Education and career
Voss received her bachelor's degree from Catawba College in Salisbury, North Carolina in 1974.
She obtained a master's of science degree in sociology from Cornell University in 1977, and a doctorate in sociology from Stanford University in 1986.
Since the fall of 1986, Voss has taught at the University of California, Berkeley.
In 1988, she was a visiting scholar at the Center for Studies of Social Change at the New School for Social Research.
Voss served as the chair of the Sociology Department at the University of California, Berkeley, from 2004-2007. She was the first female chair of the department.
Research focus
Voss' research focus is the American labor movement, the nature and culture of work, social movements, and comparative sociology.

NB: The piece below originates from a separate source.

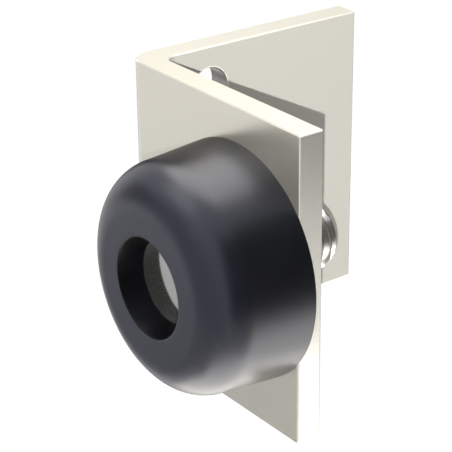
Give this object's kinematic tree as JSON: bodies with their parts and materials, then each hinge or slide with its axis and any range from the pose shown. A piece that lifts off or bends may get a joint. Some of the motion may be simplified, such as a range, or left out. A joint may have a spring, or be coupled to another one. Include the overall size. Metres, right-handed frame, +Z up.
{
  "type": "screw-on door stop",
  "caption": "Wall-fixed door stop: a metal angle bracket with screw holes in one leg and a round rubber buffer, moulded round a bolt, on the other.",
  "frame": {"origin": "on the wall's surface, half-way between the two screw holes", "axes": "+X away from the wall, -Y the way the buffer faces, +Z up along the angle"},
  "size_m": [0.0437, 0.055, 0.0454],
  "materials": {
    "bracket_metal": "satin, silver anodised",
    "bolt_steel": "bright zinc plated",
    "buffer_rubber": "smooth moulded, satin"
  },
  "bodies": {
    "root": {"bracket": "bracket_metal", "bolt": "bolt_steel", "rubber_buffer": "buffer_rubber"}
  },
  "joints": []
}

Much of Voss' early work analyzed why American labor unions were conservative and weak vis-a-vis their European counterparts. In The Making of American Exceptionalism: The Knights of Labor and Class Formation in the Nineteenth Century, Voss argued that the formative period for the American labor movement was the 1870s and 1880s, and that the creation and collapse of the Knights of Labor was a critical factor in determining the future of the American labor movement. Voss examined whether American exceptionalism was the cause of or an outcome of the collapse of the Knights. She concluded the latter, and argued that strong business resistance to unions, weak government and legal protections for worker rights (two sides of the same coin) explained the subsequent politics and culture of unions in America. Voss also argued, however, that the Knights had adopted an ideology which was not resilient in the face of organizational collapse.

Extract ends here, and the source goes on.